Among the disabled televisions, there were Zarok TV, Turkey's first Kurdish-language children's channel, three others were in Kurdish, three bilingual and the remaining three in Turkish but considered leftist and pro-Kurdish. The initiative is part of the repressive measures taken after the attempted coup of July 15, which led to the dismissal or suspension of nearly 100,000 people in the army, in public services, in the police and the judiciary and to the arrest of almost 32,000 people for alleged involvement in the plot attributed to the followers of the preacher and Islamic ideologue Fetullah Gülen, leader of the Hizmet (Service) movement.

"The emotional wave that followed the failed coup has encouraged the spread of nationalism, most of the Turkish people is with the President and march in the streets waving national flags and chanting slogans in support of him, while the opposition is increasingly reduced to the margins. The pro-Kurdish HDP party is the only legitimate political movement that dares to challenge the power of the President, but but what can they do with five million votes cast in the last election? Not enough, and the HDP deputies are also under intense pressure after the lifting of the parliamentary immunity”, said Aktar, who months ago had warned against the attack on civil rights with the crackdown on independent media and political opponents after the victory of the ruling Justice and Development Party (AKP) in the November elections.

Pressure on freedom of expression intensified in late July with the decree   imposing the closure of 45 newspapers, 15 magazines, 16 television channels, 23 radio stations, three news agencies and 29 publishers and distributors, for a total of 131 companies. "The news media shutdown shows how the state of emergency law is being used to deny the right to free speech beyond any legitimate aim of upholding public order", Human Rights Watch said. According to the Journalists’ Association of Turkey, in prison there are more than 100 journalists, while 2,500 lost their jobs and 660 were deprived of the press card.
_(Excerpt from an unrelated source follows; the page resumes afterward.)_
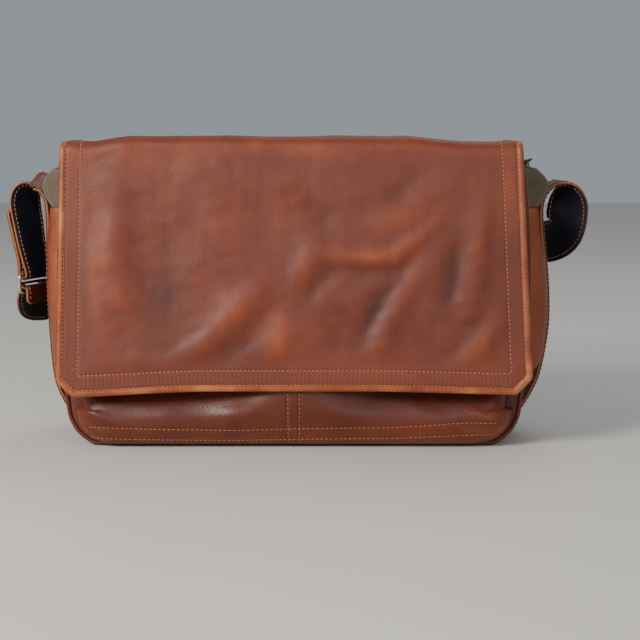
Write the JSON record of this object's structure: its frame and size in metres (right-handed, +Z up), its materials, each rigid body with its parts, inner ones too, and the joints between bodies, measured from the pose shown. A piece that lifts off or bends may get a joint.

"In these conditions you can no longer live in Turkey," Aktar said in an interview to Gariwo. The failed coup and the subsequent repression show that “in Turkey the coexistence between Islam and democracy failed, because the Turks were not strong enough and knowledgeable enough to really deepen this democracy and the Europeans were systematically pushing them up. And we will all pay for it. Turkey will have extreme difficulties to recover from the situation in which it fell. Besides, Islam didn’t manage to flourish or to transform itself. So there is hardly any movement like protestantism in Islam. There are of course sects or groups which advocates for a more liberal Islam, like the Alevis, but they don’t have the majority and in those places where they have, it doesn’t work either because it’s the problem of the relation of the religion with the State and as long as this linkage is not cut, you end up with problems. And in the name of Islam and in the name of Christianity they tend to exploit it, to strengthen their grip on the state. Religions are a problem, their power is a problem”.

The European Union has not reacted to the authoritarian turn in Turkey in the recent weeks, it merely confirmed the support for the "legitimate Turkish institutions". An attitude also influenced by the need to safeguard the agreement with Ankara to hold in Turkey 2.7 million Syrian refugees (UNHCR, Sept. 26 2016) and prevent them from arriving in Europe. "The EU is going through a moment of great weakness and has not fully understood the true gravity of the attempted coup and the government reactions," the French journalist Bernard Guetta of France Inter said during the debate in Ferrara.

Meanwhile, the Turkish authorities are still hunting down supporters of Gülen and have succeeded in suspending 12,801 police officers from duty, 2,523 of them police chiefs. The Minister of Justice Bekir Bozdag has not ruled out further arrests and did not indicate when the trials of tens of thousands of detainees will start. But one thing is certain: it will be the biggest legal process in Turkey's history.